Après cette nouvelle mouture, une incertitude persistera : y aura-t-il une suite ? Une question assez légitime, surtout après un préquel qui, c’est connu, ouvre la voie à des possibilités tentaculaires (et quasi autant d’épuisements artistiques). On serait tentés de répondre que cela dépendra de Suzanne Collins. Car il arrive à Hollywood, toujours pris par le temps et le besoin de faire résonner le tiroir-caisse, de prendre les devants et de ne pas attendre un éventuel prochain roman. Ça ne serait pas une première. Une autre dérive de la société du spectacle.

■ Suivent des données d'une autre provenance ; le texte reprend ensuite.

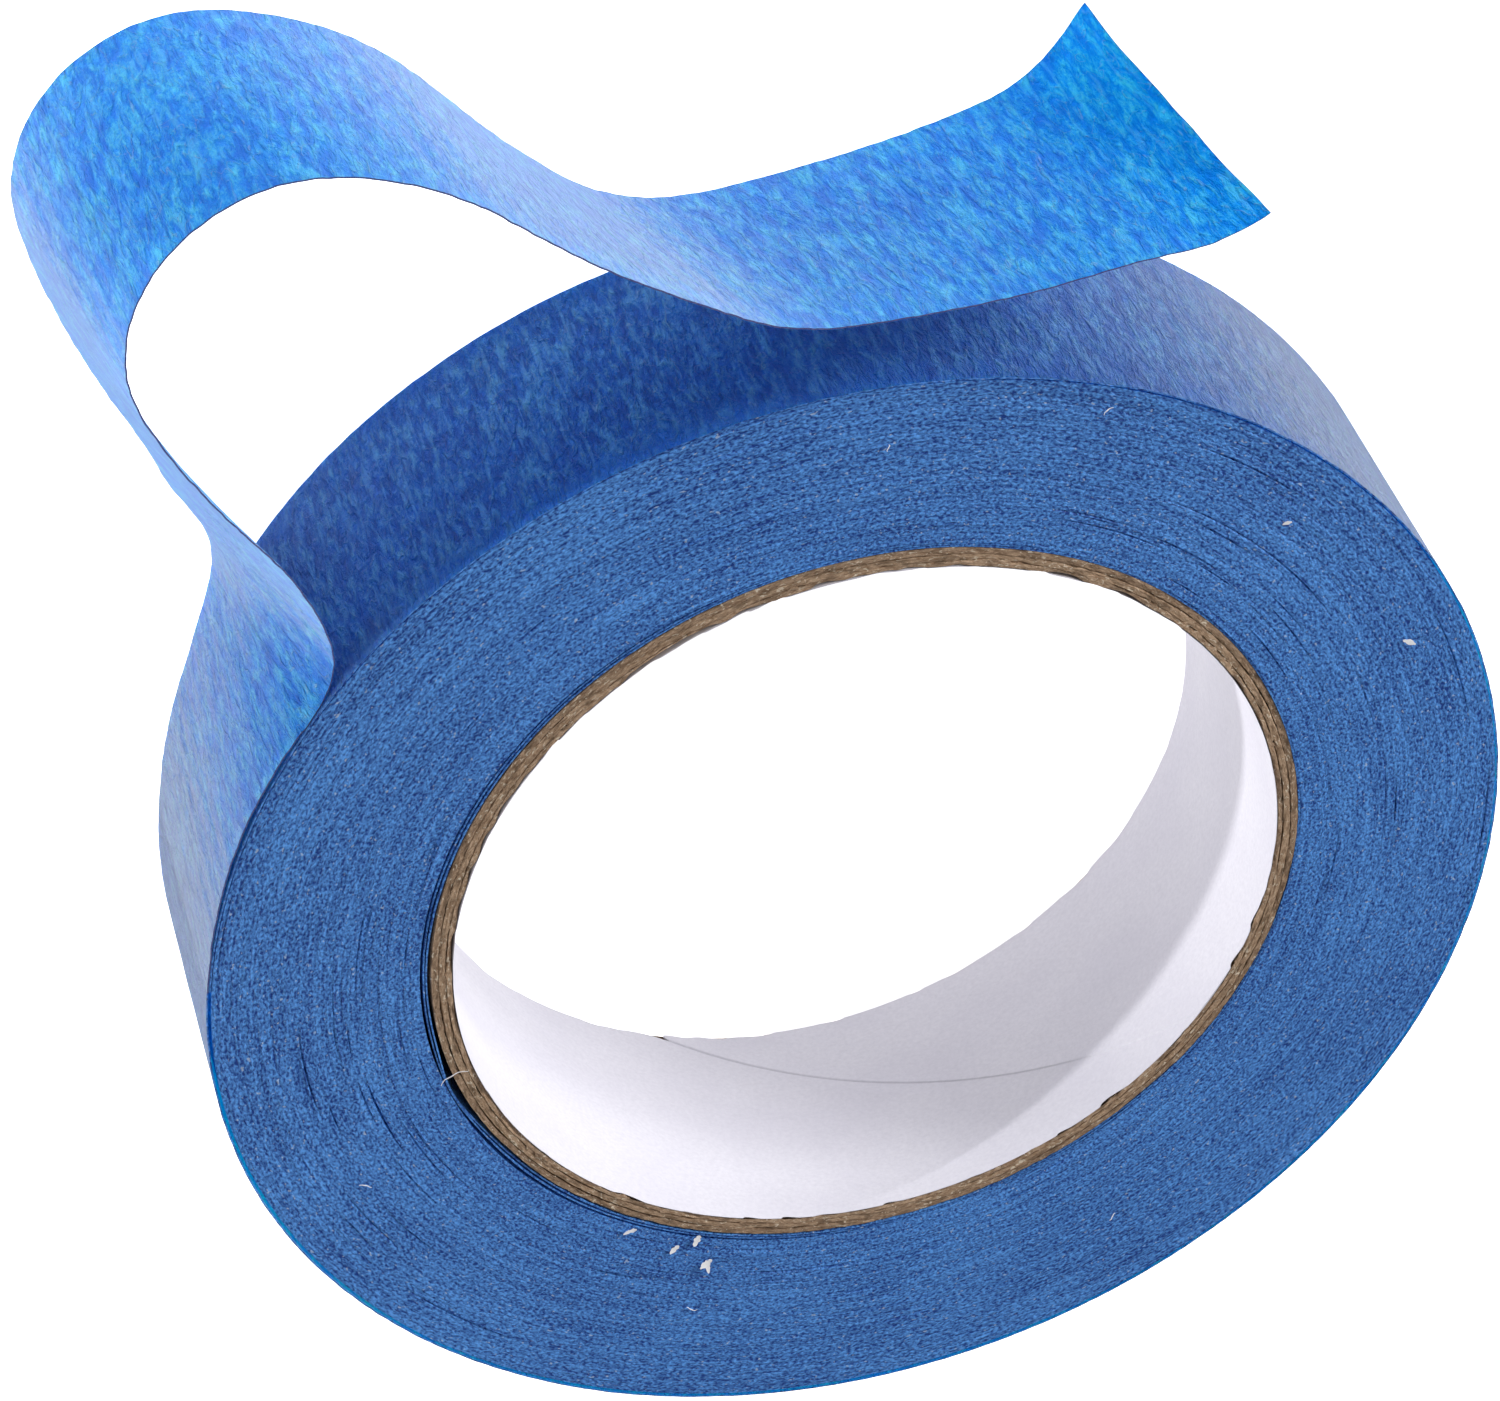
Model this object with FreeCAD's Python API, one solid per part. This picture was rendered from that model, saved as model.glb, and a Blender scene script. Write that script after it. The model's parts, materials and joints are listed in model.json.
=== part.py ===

Hunger Games, c’est une trilogie romanesque, suivi d’un préquel, tous sortis aux États-Unis chez Scholastic (Pocket Jeunesse en France). Cinq films à gros budget feront suite aux différents livres.

En chiffres

100 La trilogie romanesque, lancée il y a quinze ans, s’est vendue à près de 100 millions d’exemplaires dans le monde. Elle a été traduite en 54 langues.

3 Entre 2012 et 2015, la saga cinématographique Hunger Games a cumulé des recettes à travers le monde de près de 3 milliards de dollars.

50 Selon le Hollywood Reporter, Jennifer Lawrence aurait touché plus de 50 millions de dollars pour jouer dans les quatre films. Pour le premier de la saga, son salaire était de… 500 000 dollars. En 2015 et 2016, selon le magazine Forbes, elle était ainsi l’actrice la mieux payée au monde.